### [WHAT IS EXPECTED]
Extract each record and reproduce it exactly.

### [DATA TO PROCESS]
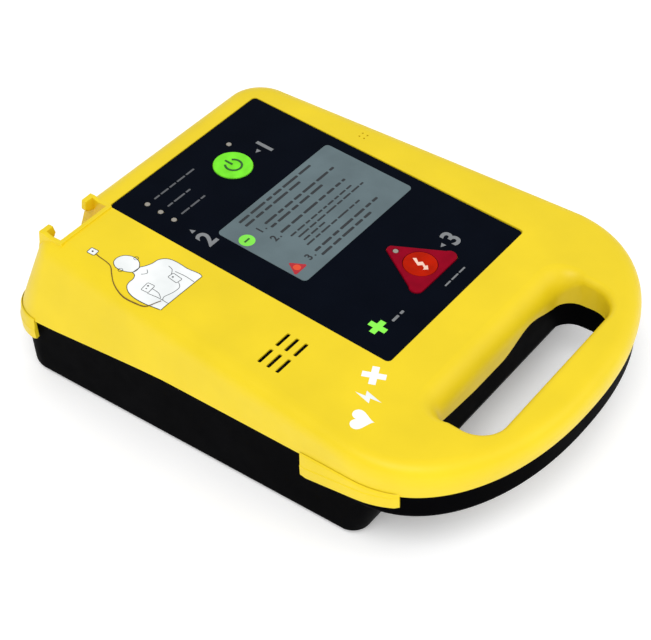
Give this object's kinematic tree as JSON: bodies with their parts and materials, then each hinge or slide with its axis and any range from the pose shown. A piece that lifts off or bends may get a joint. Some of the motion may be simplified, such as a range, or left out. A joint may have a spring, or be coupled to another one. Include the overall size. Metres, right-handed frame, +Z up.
{
  "type": "automated external defibrillator",
  "caption": "Portable automated defibrillator: sloping case with a carrying handle, a sunken keypad with power and shock buttons, an electrode socket and a slide-out battery pack.",
  "frame": {"origin": "on the ground under the middle of the case", "axes": "+Z up, +Y towards the electrode port, +X to the reader's right when the handle is nearest"},
  "size_m": [0.216, 0.3029, 0.089],
  "materials": {
    "yellow_shell": "satin moulded ABS, fine texture",
    "black_shell": "satin moulded ABS",
    "black_rubber": "moulded rubber",
    "membrane_black": "printed polyester overlay",
    "label_grey": "printed matt film",
    "button_green": "backlit gloss plastic",
    "button_red": "gloss plastic",
    "lens_orange": "translucent lens",
    "led_clear": "clear epoxy",
    "socket_amber": "moulded connector body",
    "circuit_board": "solder-masked laminate",
    "component_black": "moulded component body",
    "fastener_steel": "zinc plated",
    "speaker_steel": "pressed steel basket",
    "sink_aluminium": "extruded",
    "contact_brass": "plated contact",
    "winding_copper": "enamelled wire",
    "cone_paper": "coated cone",
    "sleeve_blue": "shrink sleeve",
    "battery_case": "textured case"
  },
  "bodies": {
    "case": {"membrane_panel": "membrane_black", "instruction_label": "label_grey", "status_led_upper": "led_clear", "status_led_middle": "led_clear", "status_led_lower": "led_clear", "power_led": "led_clear", "main_board": "circuit_board", "high_voltage_board": "circuit_board", "board_screw_1": "fastener_steel", "board_screw_2": "fastener_steel", "board_screw_3": "fastener_steel", "board_screw_4": "fastener_steel", "power_board_screw_1": "fastener_steel", "power_board_screw_2": "fastener_steel", "power_board_screw_3": "fastener_steel", "power_board_screw_4": "fastener_steel", "clamp_screw_1": "fastener_steel", "clamp_screw_2": "fastener_steel", "case_screw_1": "fastener_steel", "case_screw_2": "fastener_steel", "case_screw_3": "fastener_steel", "case_screw_4": "fastener_steel", "case_screw_5": "fastener_steel", "case_screw_6": "fastener_steel", "on_off_switch": "component_black", "shock_switch": "component_black", "capacitor_clamp": "component_black", "transformer_core": "component_black", "output_relay": "component_black", "battery_terminal_block": "component_black", "front_housing": "yellow_shell", "corner_guard_handle_left": "yellow_shell", "corner_guard_handle_right": "yellow_shell", "corner_guard_port_left": "yellow_shell", "corner_guard_port_right": "yellow_shell", "rear_housing": "black_shell", "housing_seal": "black_rubber", "speaker_gasket": "black_rubber", "rubber_foot_1": "black_rubber", "rubber_foot_2": "black_rubber", "rubber_foot_3": "black_rubber", "rubber_foot_4": "black_rubber", "speaker_frame": "speaker_steel", "microphone": "speaker_steel", "speaker_cone": "cone_paper", "electrode_socket": "socket_amber", "socket_pin_left": "contact_brass", "socket_pin_right": "contact_brass", "battery_contact_left": "contact_brass", "battery_contact_right": "contact_brass", "high_voltage_capacitor": "sleeve_blue", "transformer_winding": "winding_copper", "heatsink": "sink_aluminium"},
    "on_off": {"on_off_button": "button_green"},
    "shock": {"shock_button": "button_red", "shock_button_lens": "lens_orange", "shock_led": "led_clear"},
    "battery": {"battery_pack": "battery_case"},
    "latch": {"battery_latch": "battery_case"}
  },
  "joints": [
    {"name": "on_off_press", "type": "slide", "parent": "case", "child": "on_off", "axis": [0, 0.0993, -0.9951], "range_m": [0, 0.0009], "stiffness_N_per_m": 900},
    {"name": "shock_press", "type": "slide", "parent": "case", "child": "shock", "axis": [0, 0.0993, -0.9951], "range_m": [0, 0.0009], "stiffness_N_per_m": 1100},
    {"name": "battery_slide", "type": "slide", "parent": "case", "child": "battery", "axis": [0, 1, 0], "range_m": [0, 0.105]},
    {"name": "latch_press", "type": "hinge", "parent": "battery", "child": "latch", "pos_m": [0, 0.1418, 0.015], "axis": [1, 0, 0], "range_deg": [0, 7], "stiffness_Nm_per_rad": 0.15}
  ]
}
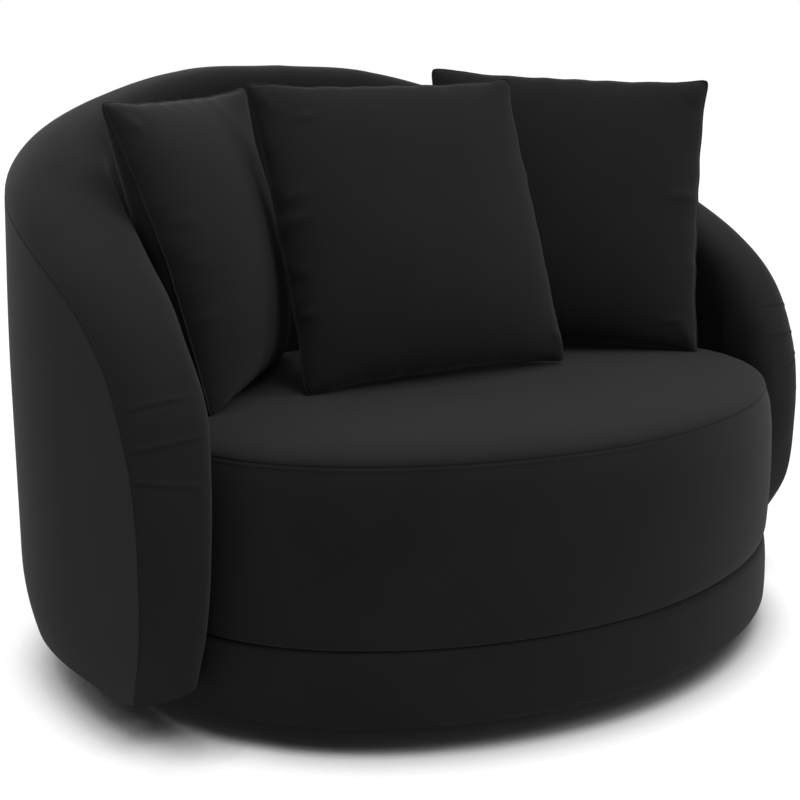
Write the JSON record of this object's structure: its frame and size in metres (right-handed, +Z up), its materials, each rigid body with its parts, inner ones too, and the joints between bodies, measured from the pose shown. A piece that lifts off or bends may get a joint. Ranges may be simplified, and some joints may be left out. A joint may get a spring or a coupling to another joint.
{
  "type": "cuddle chair",
  "caption": "Wide tub armchair with a wrap-around rolled back and arms, a crowned D-shaped seat over an upholstered plinth and loose scatter cushions.",
  "frame": {"origin": "on the floor, at the middle of the chair's footprint box", "axes": "+Z up, the chair faces -Y, +X towards the right-hand arm as seen by someone looking at the chair's front"},
  "size_m": [1.3, 0.979, 0.8713],
  "materials": {
    "upholstery": "soft matt woven upholstery cloth",
    "plywood": "raw plywood",
    "timber": "planed softwood",
    "foam": "cut upholstery foam",
    "wadding": "polyester wadding",
    "webbing": "elastic webbing",
    "dust_cloth": "thin black lining cloth",
    "steel": "drawn spring steel and zinc plate",
    "foot_plastic": "moulded black plastic"
  },
  "bodies": {
    "chair": {"outer_back_cover": "upholstery", "outer_back_board": "plywood", "inner_back_cover": "upholstery", "back_padding": "foam", "rim_padding": "foam", "seat_cover": "upholstery", "seat_foam": "foam", "seat_border_padding": "wadding", "plinth_cover": "upholstery", "plinth_wadding": "wadding", "front_hoop": "plywood", "back_hoop": "plywood", "left_hoop_splice": "plywood", "right_hoop_splice": "plywood", "nose_shelf": "plywood", "top_rail": "plywood", "seat_level_rail": "plywood", "left_arm_profile": "plywood", "right_arm_profile": "plywood", "bottom_rail": "timber", "left_back_post": "timber", "right_back_post": "timber", "left_arm_post": "timber", "right_arm_post": "timber", "left_joist": "timber", "right_joist": "timber", "front_spring_rail": "timber", "back_spring_rail": "timber", "spring_felt": "wadding", "back_strap_1": "webbing", "back_strap_2": "webbing", "back_strap_3": "webbing", "back_strap_4": "webbing", "base_dust_cover": "dust_cloth", "shell_dust_cover": "dust_cloth", "front_clip_strip": "steel", "back_clip_strip": "steel", "zigzag_spring_1": "steel", "zigzag_spring_2": "steel", "zigzag_spring_3": "steel", "zigzag_spring_4": "steel", "zigzag_spring_5": "steel", "zigzag_spring_6": "steel", "left_arm_bolt": "steel", "right_arm_bolt": "steel", "left_back_bolt": "steel", "right_back_bolt": "steel", "front_left_foot": "foot_plastic", "front_right_foot": "foot_plastic", "back_left_foot": "foot_plastic", "back_right_foot": "foot_plastic"},
    "front_cushion": {"front_cushion_cover": "upholstery", "front_cushion_filling": "wadding", "front_cushion_zip": "foot_plastic"},
    "left_cushion": {"left_cushion_cover": "upholstery", "left_cushion_filling": "wadding", "left_cushion_zip": "foot_plastic"},
    "right_cushion": {"right_cushion_cover": "upholstery", "right_cushion_filling": "wadding", "right_cushion_zip": "foot_plastic"}
  },
  "joints": [
    {"name": "front_cushion_lift", "type": "slide", "parent": "chair", "child": "front_cushion", "axis": [-0.1406, -0.9297, 0.3404], "range_m": [0, 0.25]},
    {"name": "left_cushion_lift", "type": "slide", "parent": "chair", "child": "left_cushion", "axis": [-0.1547, 0.1726, 0.9728], "range_m": [0, 0.25]},
    {"name": "right_cushion_lift", "type": "slide", "parent": "chair", "child": "right_cushion", "axis": [0.2386, 0.1992, 0.9505], "range_m": [0, 0.25]}
  ]
}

### [TASK OUTPUT]
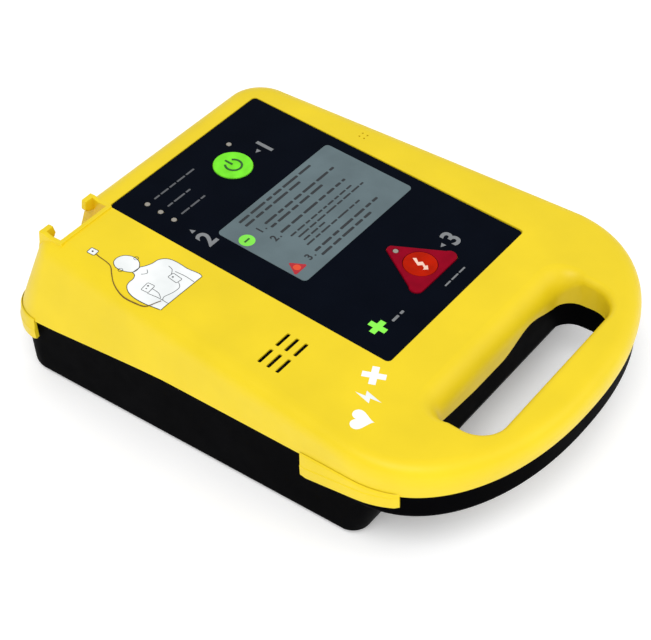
Give this object's kinematic tree as JSON: bodies with their parts and materials, then each hinge or slide with its axis and any range from the pose shown. A piece that lifts off or bends may get a joint. Some of the motion may be simplified, such as a range, or left out. A joint may have a spring, or be coupled to another one. Include the overall size. Metres, right-handed frame, +Z up.
{
  "type": "automated external defibrillator",
  "caption": "Portable automated defibrillator: sloping case with a carrying handle, a sunken keypad with power and shock buttons, an electrode socket and a slide-out battery pack.",
  "frame": {"origin": "on the ground under the middle of the case", "axes": "+Z up, +Y towards the electrode port, +X to the reader's right when the handle is nearest"},
  "size_m": [0.216, 0.3029, 0.089],
  "materials": {
    "yellow_shell": "satin moulded ABS, fine texture",
    "black_shell": "satin moulded ABS",
    "black_rubber": "moulded rubber",
    "membrane_black": "printed polyester overlay",
    "label_grey": "printed matt film",
    "button_green": "backlit gloss plastic",
    "button_red": "gloss plastic",
    "lens_orange": "translucent lens",
    "led_clear": "clear epoxy",
    "socket_amber": "moulded connector body",
    "circuit_board": "solder-masked laminate",
    "component_black": "moulded component body",
    "fastener_steel": "zinc plated",
    "speaker_steel": "pressed steel basket",
    "sink_aluminium": "extruded",
    "contact_brass": "plated contact",
    "winding_copper": "enamelled wire",
    "cone_paper": "coated cone",
    "sleeve_blue": "shrink sleeve",
    "battery_case": "textured case"
  },
  "bodies": {
    "case": {"membrane_panel": "membrane_black", "instruction_label": "label_grey", "status_led_upper": "led_clear", "status_led_middle": "led_clear", "status_led_lower": "led_clear", "power_led": "led_clear", "main_board": "circuit_board", "high_voltage_board": "circuit_board", "board_screw_1": "fastener_steel", "board_screw_2": "fastener_steel", "board_screw_3": "fastener_steel", "board_screw_4": "fastener_steel", "power_board_screw_1": "fastener_steel", "power_board_screw_2": "fastener_steel", "power_board_screw_3": "fastener_steel", "power_board_screw_4": "fastener_steel", "clamp_screw_1": "fastener_steel", "clamp_screw_2": "fastener_steel", "case_screw_1": "fastener_steel", "case_screw_2": "fastener_steel", "case_screw_3": "fastener_steel", "case_screw_4": "fastener_steel", "case_screw_5": "fastener_steel", "case_screw_6": "fastener_steel", "on_off_switch": "component_black", "shock_switch": "component_black", "capacitor_clamp": "component_black", "transformer_core": "component_black", "output_relay": "component_black", "battery_terminal_block": "component_black", "front_housing": "yellow_shell", "corner_guard_handle_left": "yellow_shell", "corner_guard_handle_right": "yellow_shell", "corner_guard_port_left": "yellow_shell", "corner_guard_port_right": "yellow_shell", "rear_housing": "black_shell", "housing_seal": "black_rubber", "speaker_gasket": "black_rubber", "rubber_foot_1": "black_rubber", "rubber_foot_2": "black_rubber", "rubber_foot_3": "black_rubber", "rubber_foot_4": "black_rubber", "speaker_frame": "speaker_steel", "microphone": "speaker_steel", "speaker_cone": "cone_paper", "electrode_socket": "socket_amber", "socket_pin_left": "contact_brass", "socket_pin_right": "contact_brass", "battery_contact_left": "contact_brass", "battery_contact_right": "contact_brass", "high_voltage_capacitor": "sleeve_blue", "transformer_winding": "winding_copper", "heatsink": "sink_aluminium"},
    "on_off": {"on_off_button": "button_green"},
    "shock": {"shock_button": "button_red", "shock_button_lens": "lens_orange", "shock_led": "led_clear"},
    "battery": {"battery_pack": "battery_case"},
    "latch": {"battery_latch": "battery_case"}
  },
  "joints": [
    {"name": "on_off_press", "type": "slide", "parent": "case", "child": "on_off", "axis": [0, 0.0993, -0.9951], "range_m": [0, 0.0009], "stiffness_N_per_m": 900},
    {"name": "shock_press", "type": "slide", "parent": "case", "child": "shock", "axis": [0, 0.0993, -0.9951], "range_m": [0, 0.0009], "stiffness_N_per_m": 1100},
    {"name": "battery_slide", "type": "slide", "parent": "case", "child": "battery", "axis": [0, 1, 0], "range_m": [0, 0.105]},
    {"name": "latch_press", "type": "hinge", "parent": "battery", "child": "latch", "pos_m": [0, 0.1418, 0.015], "axis": [1, 0, 0], "range_deg": [0, 7], "stiffness_Nm_per_rad": 0.15}
  ]
}
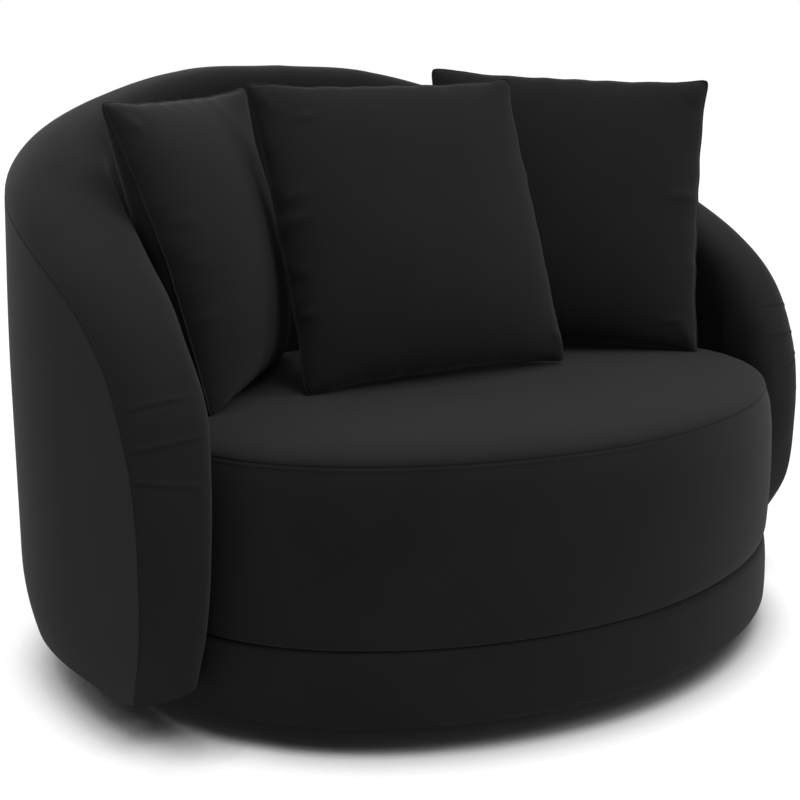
Write the JSON record of this object's structure: its frame and size in metres (right-handed, +Z up), its materials, each rigid body with its parts, inner ones too, and the joints between bodies, measured from the pose shown. A piece that lifts off or bends may get a joint. Ranges may be simplified, and some joints may be left out. A joint may get a spring or a coupling to another joint.
{
  "type": "cuddle chair",
  "caption": "Wide tub armchair with a wrap-around rolled back and arms, a crowned D-shaped seat over an upholstered plinth and loose scatter cushions.",
  "frame": {"origin": "on the floor, at the middle of the chair's footprint box", "axes": "+Z up, the chair faces -Y, +X towards the right-hand arm as seen by someone looking at the chair's front"},
  "size_m": [1.3, 0.979, 0.8713],
  "materials": {
    "upholstery": "soft matt woven upholstery cloth",
    "plywood": "raw plywood",
    "timber": "planed softwood",
    "foam": "cut upholstery foam",
    "wadding": "polyester wadding",
    "webbing": "elastic webbing",
    "dust_cloth": "thin black lining cloth",
    "steel": "drawn spring steel and zinc plate",
    "foot_plastic": "moulded black plastic"
  },
  "bodies": {
    "chair": {"outer_back_cover": "upholstery", "outer_back_board": "plywood", "inner_back_cover": "upholstery", "back_padding": "foam", "rim_padding": "foam", "seat_cover": "upholstery", "seat_foam": "foam", "seat_border_padding": "wadding", "plinth_cover": "upholstery", "plinth_wadding": "wadding", "front_hoop": "plywood", "back_hoop": "plywood", "left_hoop_splice": "plywood", "right_hoop_splice": "plywood", "nose_shelf": "plywood", "top_rail": "plywood", "seat_level_rail": "plywood", "left_arm_profile": "plywood", "right_arm_profile": "plywood", "bottom_rail": "timber", "left_back_post": "timber", "right_back_post": "timber", "left_arm_post": "timber", "right_arm_post": "timber", "left_joist": "timber", "right_joist": "timber", "front_spring_rail": "timber", "back_spring_rail": "timber", "spring_felt": "wadding", "back_strap_1": "webbing", "back_strap_2": "webbing", "back_strap_3": "webbing", "back_strap_4": "webbing", "base_dust_cover": "dust_cloth", "shell_dust_cover": "dust_cloth", "front_clip_strip": "steel", "back_clip_strip": "steel", "zigzag_spring_1": "steel", "zigzag_spring_2": "steel", "zigzag_spring_3": "steel", "zigzag_spring_4": "steel", "zigzag_spring_5": "steel", "zigzag_spring_6": "steel", "left_arm_bolt": "steel", "right_arm_bolt": "steel", "left_back_bolt": "steel", "right_back_bolt": "steel", "front_left_foot": "foot_plastic", "front_right_foot": "foot_plastic", "back_left_foot": "foot_plastic", "back_right_foot": "foot_plastic"},
    "front_cushion": {"front_cushion_cover": "upholstery", "front_cushion_filling": "wadding", "front_cushion_zip": "foot_plastic"},
    "left_cushion": {"left_cushion_cover": "upholstery", "left_cushion_filling": "wadding", "left_cushion_zip": "foot_plastic"},
    "right_cushion": {"right_cushion_cover": "upholstery", "right_cushion_filling": "wadding", "right_cushion_zip": "foot_plastic"}
  },
  "joints": [
    {"name": "front_cushion_lift", "type": "slide", "parent": "chair", "child": "front_cushion", "axis": [-0.1406, -0.9297, 0.3404], "range_m": [0, 0.25]},
    {"name": "left_cushion_lift", "type": "slide", "parent": "chair", "child": "left_cushion", "axis": [-0.1547, 0.1726, 0.9728], "range_m": [0, 0.25]},
    {"name": "right_cushion_lift", "type": "slide", "parent": "chair", "child": "right_cushion", "axis": [0.2386, 0.1992, 0.9505], "range_m": [0, 0.25]}
  ]
}